Treasury Secretary Scott Bessent said the U.S. economy could grow more than 3% this year despite disruptions from the Iran war, while President Donald Trump said energy prices would soon fall sharply, limiting inflation risks. 

“I think the underlying economy remains strong,” Bessent said on Tuesday during a Wall Street Journal Opinion Live event in Washington. “I do think that the growth could easily exceed 3%, 3.5% this year, still.” 

His comments come as the International Monetary Fund cut its global growth outlook, warning on Tuesday that the world economy could edge toward recession if the Middle East conflict intensifies and energy prices remain elevated. 

Trump, in a Wednesday interview with Fox News, said the economic hit from the conflict would be temporary and that oil and gasoline prices would fall sharply once the fighting subsides. 

“If you told me that we were going to be at only $92 a barrel, I would have been very surprised,” Trump said, referring to the approximate level at which U.S. oil prices have been hovering over the past day or so. “It’s going to come dropping down very big as soon as it’s over.” 

He added that while there would be a short-term impact on growth and inflation, “it’s going to recover, I think, fully,” with lower energy costs helping to drive the rebound. 

The IMF said in its latest economic outlook report that the war — now disrupting a significant share of global oil and gas flows — has halted previously strong growth momentum and introduced unusually high uncertainty across markets. 

It forecast U.S. growth at 2.3% this year, only slightly below earlier projections, but well below Bessent’s more bullish estimate. 

The Treasury chief dismissed the more cautious outlook from international institutions as overly pessimistic, arguing that underlying economic fundamentals remain solid despite higher oil prices and global volatility. 

The conflict has already driven up crude prices and shaken financial markets, with the Strait of Hormuz — a key chokepoint for roughly 20% of global oil and gas shipments — effectively constrained by the fighting. 

“This shock is large … It is global.

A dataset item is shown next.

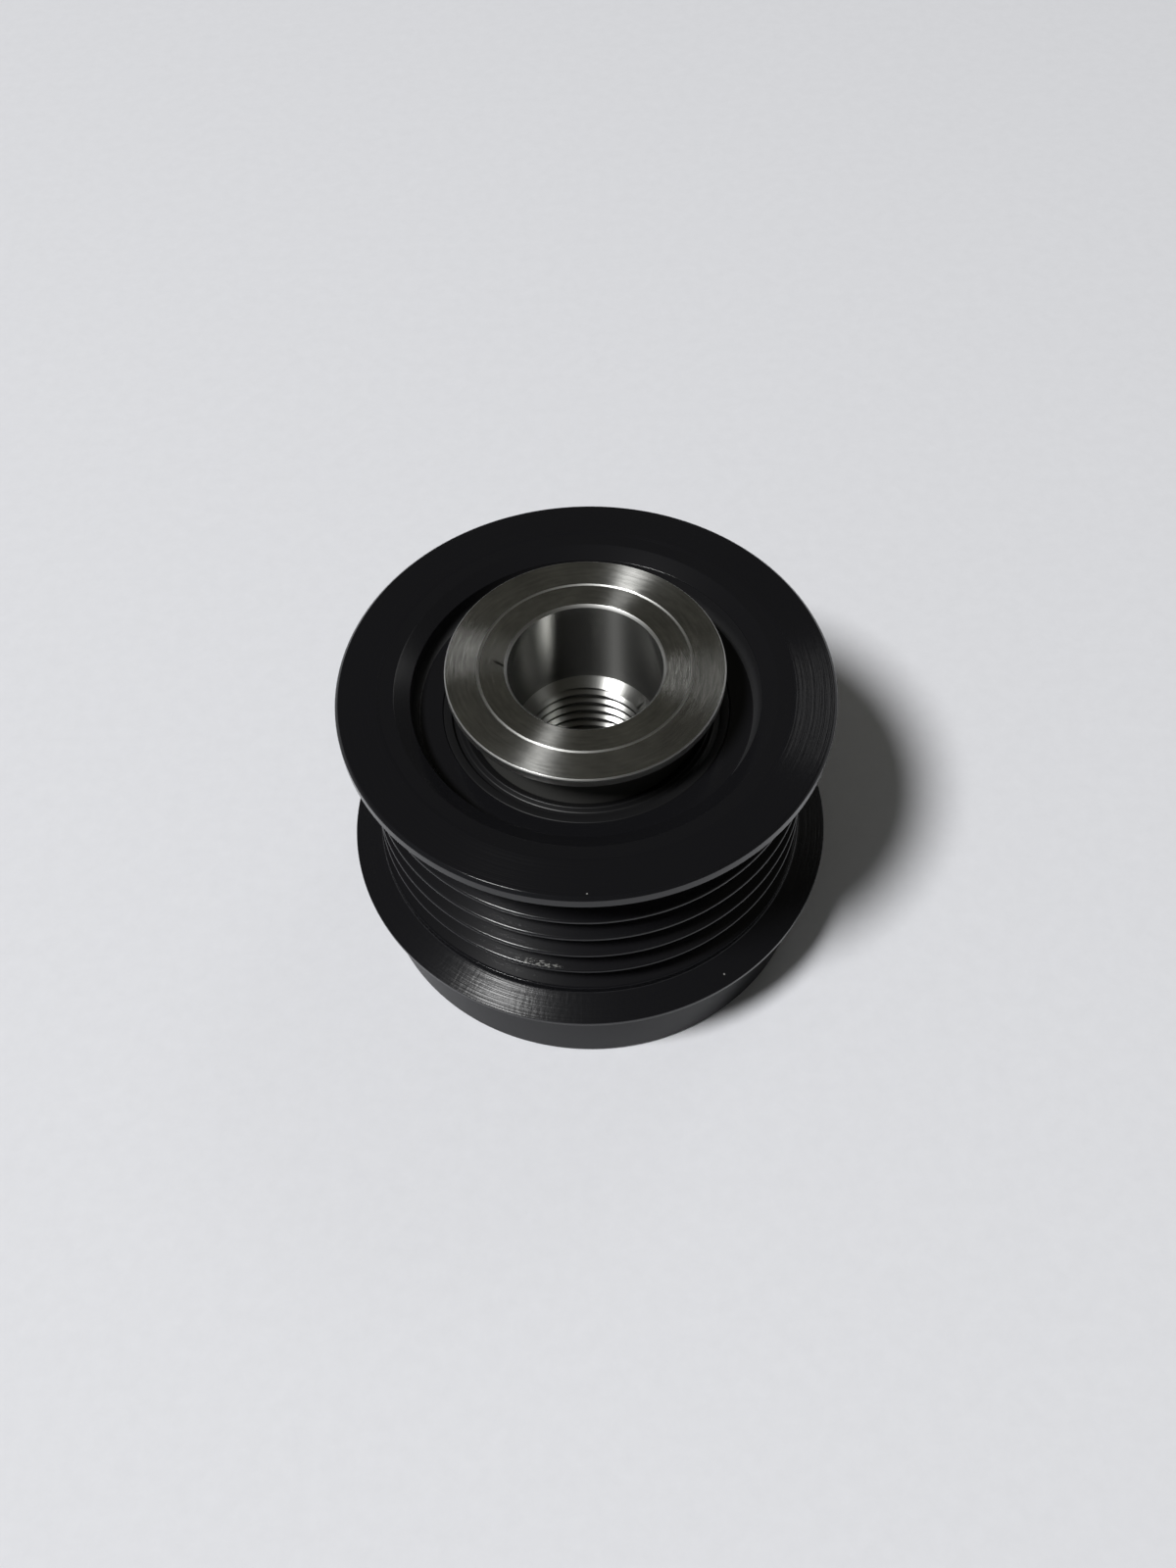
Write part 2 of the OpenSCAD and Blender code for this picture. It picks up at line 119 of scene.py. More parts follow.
# Where the photographer stands: place, heading, tilt down and roll
CAMERA_PLACE = (0, -0.11391, 0.17892)
CAMERA_YAW = math.radians(-0.05)
CAMERA_PITCH = math.radians(54.72)
CAMERA_ROLL = math.radians(-1.85)


def linear(hex_colour):
    """The linear RGBA of an sRGB hex colour."""
    parts = [int(hex_colour[i : i + 2], 16) / 255 for i in (1, 3, 5)]
    return [p / 12.92 if p <= 0.04045 else ((p + 0.055) / 1.055) ** 2.4 for p in parts] + [1.0]


def length(name, description, millimetres):
    """A length that can be set in the panel."""
    return FloatProperty(
        name=name, description=description, default=millimetres * MM, min=0, precision=5, unit="LENGTH"
    )


def power(name, description, watts):
    """A lamp's power that can be set in the panel."""
    return FloatProperty(name=name, description=description, default=watts, min=0, unit="POWER")


def colour(name, description, hex_colour):
    """A colour that can be set in the panel."""
    return FloatVectorProperty(
        name=name,
        description=description,
        default=linear(hex_colour),
        size=4,
        min=0,
        max=1,
        subtype="COLOR",
    )


class RingSizes(PropertyGroup):
    """Sizes of the ribbed outer ring."""

    height: length("Ring height", "Height of the rear face above the foot", 36.8)
    rear_rim: length("Rear rim", "Radius of the rear flange", 27.6)
    rear_rim_w: length("Rear rim width", "Width of the rear flange's rim", 1.46)
    rear_edge: length("Rear edge", "Chamfer on the edge of the rear flange", 0.35)
    front_rim: length("Front rim", "Radius of the front flange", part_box("outer_ring")[1].y / MM)
    front_rim_w: length("Front rim width", "Width of the front flange's rim", 0.5)
    front_rim_z: length("Front rim height", "Height of the front flange's upper edge", 11.504)
    flange_back: length("Flange back", "Height of the cone under the front flange", 0.7)
    nose: length("Nose", "Radius of the nose", 26.2)
    nose_edge: length("Nose edge", "Chamfer on the foot", 0.5)
    cavity: length("Cavity", "Radius inside the nose", 22.6)
    cavity_z: length("Cavity depth", "Height of the cavity's top above the foot", 4.49)
    cap_groove: length("Cap groove", "Radius at the bottom of the cap groove", 23.1)
    cap_groove_z: length("Cap groove height", "Height of the cap groove above the foot", 1.4)
    cap_groove_w: length("Cap groove width", "Width of the cap groove", 1.2)
    bore: length("Bore", "Radius of the bore that holds the sleeve", 17.21)
    web_z: length("Web height", "Height of the step under the rear seal", 30.9)
    seal_hole: length("Seal hole", "Radius of the hole that holds the rear seal", 16.0)
    recess: length("Recess", "Radius of the recess round the hub", 19.4)
    recess_dip: length("Recess dip", "Radius where the face starts to dip into the recess", 21.2)
    recess_mouth: length("Recess mouth", "Height of the recess's mouth above the foot", 35.881)
    recess_floor: length("Recess floor", "Height of the recess's floor above the foot", 33.4)
    recess_fillet: length("Recess fillet", "Radius between the recess's wall and floor", 1.5)
    face_land: length("Face land", "Inner radius of the raised land on the rear face", 22.75)
    face_land_h: length("Land height", "Height of that land above the face inside it", 0.08)
    rib_pitch: length("Rib pitch", "Distance from one belt groove to the next", 3.56)
    first_groove: length("First groove", "Height of the first groove's middle above the foot", 33.02)
    crest: length("Crest", "Radius over the rib crests", 25.0)
    crest_flat: length("Crest flat", "Width of the flat on a crest", 0.44)
    root: length("Root", "Radius at the bottom of the grooves", 22.4)
    root_flat: length("Root flat", "Width of the flat at the bottom of a groove", 1.227)
    land: length("Land", "Radius of the plain land after the last groove", 25.2)
    land_end: length("Land end", "Height of that land's lower end above the foot", 12.705)
    grooves: IntProperty(name="Grooves", description="Number of belt grooves", default=6, min=1)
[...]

Everybody uses energy. Everybody feels the pinch,” IMF Managing Director Kristalina Georgieva said in a recent interview with CBS, noting that disruptions have affected up to 13% of global oil and 20% of gas flows. 

Georgieva added, however, that the United States is expected to weather the shock better than most advanced economies, partly because it is an energy export powerhouse. 

Bessent on Wednesday acknowledged that the U.S. economy may slow in the near term due to the war, but said he’s convinced the broader trajectory remains positive. 

In an interview with CNBC on Wednesday, he said the economy would be slower this quarter but remains in good shape and is expected to rebound. 

He added that incoming micro data points continue to show strength and suggested that rising oil prices have not yet significantly fed into inflation expectations. 

“We’ll be looking … to try to keep the retail gas stations honest — that you did this on the way up, better be doing this on the way down,” Bessent said, signaling a focus on consumer fuel costs. 

The IMF has said that the war represents a major negative supply shock, with higher energy costs raising prices across goods and services. 

In the IMF’s worst-case scenario, global growth could fall to around 2%, a level historically associated with recession-like conditions, while inflation could climb above 6%. 

Despite those risks, the IMF said the United States is likely to fare better than most advanced economies, supported by tax cuts, earlier interest rate easing, and strong investment in artificial intelligence infrastructure. 

Still, it cautioned that persistent high oil prices could force the Federal Reserve to tighten monetary policy again if inflation expectations become unanchored.